=== Work to do ===
Print the data that follows exactly.

=== Information provided ===
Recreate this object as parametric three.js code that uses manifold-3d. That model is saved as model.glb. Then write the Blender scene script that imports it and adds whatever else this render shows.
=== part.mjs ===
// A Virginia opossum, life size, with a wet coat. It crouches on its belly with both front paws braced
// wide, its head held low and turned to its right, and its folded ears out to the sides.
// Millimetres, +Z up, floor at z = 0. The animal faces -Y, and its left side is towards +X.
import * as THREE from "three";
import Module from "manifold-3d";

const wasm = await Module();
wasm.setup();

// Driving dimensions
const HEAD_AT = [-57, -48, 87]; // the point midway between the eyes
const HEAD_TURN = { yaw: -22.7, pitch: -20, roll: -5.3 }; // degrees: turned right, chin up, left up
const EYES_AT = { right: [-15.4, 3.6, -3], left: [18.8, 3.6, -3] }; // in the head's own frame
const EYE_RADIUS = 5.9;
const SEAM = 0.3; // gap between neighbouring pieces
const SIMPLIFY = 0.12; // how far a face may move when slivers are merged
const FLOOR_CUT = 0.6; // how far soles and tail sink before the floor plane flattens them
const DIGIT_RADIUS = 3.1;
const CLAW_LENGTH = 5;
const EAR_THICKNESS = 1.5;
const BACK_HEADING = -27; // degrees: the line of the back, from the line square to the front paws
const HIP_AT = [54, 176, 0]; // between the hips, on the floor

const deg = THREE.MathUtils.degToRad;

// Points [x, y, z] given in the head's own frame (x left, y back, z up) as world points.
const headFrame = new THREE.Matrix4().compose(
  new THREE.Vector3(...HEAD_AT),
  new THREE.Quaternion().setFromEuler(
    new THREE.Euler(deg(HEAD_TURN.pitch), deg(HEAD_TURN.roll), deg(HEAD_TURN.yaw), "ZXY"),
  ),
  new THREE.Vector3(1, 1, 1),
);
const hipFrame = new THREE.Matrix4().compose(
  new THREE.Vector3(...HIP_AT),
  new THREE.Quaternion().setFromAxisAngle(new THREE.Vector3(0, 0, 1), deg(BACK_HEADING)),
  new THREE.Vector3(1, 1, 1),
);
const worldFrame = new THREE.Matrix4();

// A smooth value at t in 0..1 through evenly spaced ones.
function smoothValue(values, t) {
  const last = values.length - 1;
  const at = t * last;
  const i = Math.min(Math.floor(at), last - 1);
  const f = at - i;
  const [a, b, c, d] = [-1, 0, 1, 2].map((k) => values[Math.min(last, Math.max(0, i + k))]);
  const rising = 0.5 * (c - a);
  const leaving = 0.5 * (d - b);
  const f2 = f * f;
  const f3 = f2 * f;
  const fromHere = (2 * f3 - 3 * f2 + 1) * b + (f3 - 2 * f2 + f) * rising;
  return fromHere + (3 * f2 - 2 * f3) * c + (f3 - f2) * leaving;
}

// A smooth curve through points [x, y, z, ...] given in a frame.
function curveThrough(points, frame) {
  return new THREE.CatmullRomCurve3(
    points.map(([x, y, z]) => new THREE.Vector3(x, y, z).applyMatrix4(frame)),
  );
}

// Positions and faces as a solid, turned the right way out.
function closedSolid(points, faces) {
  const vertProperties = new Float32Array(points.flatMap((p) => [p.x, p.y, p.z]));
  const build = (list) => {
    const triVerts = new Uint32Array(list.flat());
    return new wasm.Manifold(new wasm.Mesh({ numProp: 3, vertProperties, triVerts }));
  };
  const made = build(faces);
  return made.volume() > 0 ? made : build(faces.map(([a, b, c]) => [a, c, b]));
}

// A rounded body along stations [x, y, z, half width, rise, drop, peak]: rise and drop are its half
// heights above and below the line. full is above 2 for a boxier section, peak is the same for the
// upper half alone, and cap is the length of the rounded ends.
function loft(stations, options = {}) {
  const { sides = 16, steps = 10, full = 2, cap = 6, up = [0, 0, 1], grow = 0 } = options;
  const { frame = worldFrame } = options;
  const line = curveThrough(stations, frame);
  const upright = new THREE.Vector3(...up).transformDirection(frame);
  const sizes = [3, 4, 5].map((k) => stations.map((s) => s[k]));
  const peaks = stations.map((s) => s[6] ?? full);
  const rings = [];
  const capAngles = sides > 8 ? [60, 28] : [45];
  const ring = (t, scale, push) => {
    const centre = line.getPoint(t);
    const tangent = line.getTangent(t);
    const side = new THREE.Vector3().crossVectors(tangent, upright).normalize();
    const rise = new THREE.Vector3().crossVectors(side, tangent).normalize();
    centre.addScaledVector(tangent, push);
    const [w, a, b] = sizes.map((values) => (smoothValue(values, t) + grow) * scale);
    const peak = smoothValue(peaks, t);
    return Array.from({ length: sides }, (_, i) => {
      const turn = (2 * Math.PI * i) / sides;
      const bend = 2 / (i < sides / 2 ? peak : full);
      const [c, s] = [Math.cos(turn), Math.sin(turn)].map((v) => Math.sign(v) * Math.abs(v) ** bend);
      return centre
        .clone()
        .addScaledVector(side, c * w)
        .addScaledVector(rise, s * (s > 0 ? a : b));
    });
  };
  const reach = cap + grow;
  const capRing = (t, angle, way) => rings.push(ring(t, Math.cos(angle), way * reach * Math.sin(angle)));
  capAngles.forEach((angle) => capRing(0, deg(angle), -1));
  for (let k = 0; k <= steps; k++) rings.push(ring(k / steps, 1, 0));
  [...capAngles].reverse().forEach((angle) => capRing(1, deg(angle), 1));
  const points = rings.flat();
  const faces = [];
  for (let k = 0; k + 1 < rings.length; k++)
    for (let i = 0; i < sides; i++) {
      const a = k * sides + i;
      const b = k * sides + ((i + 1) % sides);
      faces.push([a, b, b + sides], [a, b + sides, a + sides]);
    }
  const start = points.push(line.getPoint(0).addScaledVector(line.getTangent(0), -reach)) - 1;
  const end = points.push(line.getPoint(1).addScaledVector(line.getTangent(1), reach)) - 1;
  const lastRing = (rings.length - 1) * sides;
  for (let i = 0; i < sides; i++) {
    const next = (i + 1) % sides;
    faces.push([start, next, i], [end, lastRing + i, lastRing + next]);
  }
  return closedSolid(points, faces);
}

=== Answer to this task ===
Recreate this object as parametric three.js code that uses manifold-3d. That model is saved as model.glb. Then write the Blender scene script that imports it and adds whatever else this render shows.
=== part.mjs ===
// A Virginia opossum, life size, with a wet coat. It crouches on its belly with both front paws braced
// wide, its head held low and turned to its right, and its folded ears out to the sides.
// Millimetres, +Z up, floor at z = 0. The animal faces -Y, and its left side is towards +X.
import * as THREE from "three";
import Module from "manifold-3d";

const wasm = await Module();
wasm.setup();

// Driving dimensions
const HEAD_AT = [-57, -48, 87]; // the point midway between the eyes
const HEAD_TURN = { yaw: -22.7, pitch: -20, roll: -5.3 }; // degrees: turned right, chin up, left up
const EYES_AT = { right: [-15.4, 3.6, -3], left: [18.8, 3.6, -3] }; // in the head's own frame
const EYE_RADIUS = 5.9;
const SEAM = 0.3; // gap between neighbouring pieces
const SIMPLIFY = 0.12; // how far a face may move when slivers are merged
const FLOOR_CUT = 0.6; // how far soles and tail sink before the floor plane flattens them
const DIGIT_RADIUS = 3.1;
const CLAW_LENGTH = 5;
const EAR_THICKNESS = 1.5;
const BACK_HEADING = -27; // degrees: the line of the back, from the line square to the front paws
const HIP_AT = [54, 176, 0]; // between the hips, on the floor

const deg = THREE.MathUtils.degToRad;

// Points [x, y, z] given in the head's own frame (x left, y back, z up) as world points.
const headFrame = new THREE.Matrix4().compose(
  new THREE.Vector3(...HEAD_AT),
  new THREE.Quaternion().setFromEuler(
    new THREE.Euler(deg(HEAD_TURN.pitch), deg(HEAD_TURN.roll), deg(HEAD_TURN.yaw), "ZXY"),
  ),
  new THREE.Vector3(1, 1, 1),
);
const hipFrame = new THREE.Matrix4().compose(
  new THREE.Vector3(...HIP_AT),
  new THREE.Quaternion().setFromAxisAngle(new THREE.Vector3(0, 0, 1), deg(BACK_HEADING)),
  new THREE.Vector3(1, 1, 1),
);
const worldFrame = new THREE.Matrix4();

// A smooth value at t in 0..1 through evenly spaced ones.
function smoothValue(values, t) {
  const last = values.length - 1;
  const at = t * last;
  const i = Math.min(Math.floor(at), last - 1);
  const f = at - i;
  const [a, b, c, d] = [-1, 0, 1, 2].map((k) => values[Math.min(last, Math.max(0, i + k))]);
  const rising = 0.5 * (c - a);
  const leaving = 0.5 * (d - b);
  const f2 = f * f;
  const f3 = f2 * f;
  const fromHere = (2 * f3 - 3 * f2 + 1) * b + (f3 - 2 * f2 + f) * rising;
  return fromHere + (3 * f2 - 2 * f3) * c + (f3 - f2) * leaving;
}

// A smooth curve through points [x, y, z, ...] given in a frame.
function curveThrough(points, frame) {
  return new THREE.CatmullRomCurve3(
    points.map(([x, y, z]) => new THREE.Vector3(x, y, z).applyMatrix4(frame)),
  );
}

// Positions and faces as a solid, turned the right way out.
function closedSolid(points, faces) {
  const vertProperties = new Float32Array(points.flatMap((p) => [p.x, p.y, p.z]));
  const build = (list) => {
    const triVerts = new Uint32Array(list.flat());
    return new wasm.Manifold(new wasm.Mesh({ numProp: 3, vertProperties, triVerts }));
  };
  const made = build(faces);
  return made.volume() > 0 ? made : build(faces.map(([a, b, c]) => [a, c, b]));
}

// A rounded body along stations [x, y, z, half width, rise, drop, peak]: rise and drop are its half
// heights above and below the line. full is above 2 for a boxier section, peak is the same for the
// upper half alone, and cap is the length of the rounded ends.
function loft(stations, options = {}) {
  const { sides = 16, steps = 10, full = 2, cap = 6, up = [0, 0, 1], grow = 0 } = options;
  const { frame = worldFrame } = options;
  const line = curveThrough(stations, frame);
  const upright = new THREE.Vector3(...up).transformDirection(frame);
  const sizes = [3, 4, 5].map((k) => stations.map((s) => s[k]));
  const peaks = stations.map((s) => s[6] ?? full);
  const rings = [];
  const capAngles = sides > 8 ? [60, 28] : [45];
  const ring = (t, scale, push) => {
    const centre = line.getPoint(t);
    const tangent = line.getTangent(t);
    const side = new THREE.Vector3().crossVectors(tangent, upright).normalize();
    const rise = new THREE.Vector3().crossVectors(side, tangent).normalize();
    centre.addScaledVector(tangent, push);
    const [w, a, b] = sizes.map((values) => (smoothValue(values, t) + grow) * scale);
    const peak = smoothValue(peaks, t);
    return Array.from({ length: sides }, (_, i) => {
      const turn = (2 * Math.PI * i) / sides;
      const bend = 2 / (i < sides / 2 ? peak : full);
      const [c, s] = [Math.cos(turn), Math.sin(turn)].map((v) => Math.sign(v) * Math.abs(v) ** bend);
      return centre
        .clone()
        .addScaledVector(side, c * w)
        .addScaledVector(rise, s * (s > 0 ? a : b));
    });
  };
  const reach = cap + grow;
  const capRing = (t, angle, way) => rings.push(ring(t, Math.cos(angle), way * reach * Math.sin(angle)));
  capAngles.forEach((angle) => capRing(0, deg(angle), -1));
  for (let k = 0; k <= steps; k++) rings.push(ring(k / steps, 1, 0));
  [...capAngles].reverse().forEach((angle) => capRing(1, deg(angle), 1));
  const points = rings.flat();
  const faces = [];
  for (let k = 0; k + 1 < rings.length; k++)
    for (let i = 0; i < sides; i++) {
      const a = k * sides + i;
      const b = k * sides + ((i + 1) % sides);
      faces.push([a, b, b + sides], [a, b + sides, a + sides]);
    }
  const start = points.push(line.getPoint(0).addScaledVector(line.getTangent(0), -reach)) - 1;
  const end = points.push(line.getPoint(1).addScaledVector(line.getTangent(1), reach)) - 1;
  const lastRing = (rings.length - 1) * sides;
  for (let i = 0; i < sides; i++) {
    const next = (i + 1) % sides;
    faces.push([start, next, i], [end, lastRing + i, lastRing + next]);
  }
  return closedSolid(points, faces);
}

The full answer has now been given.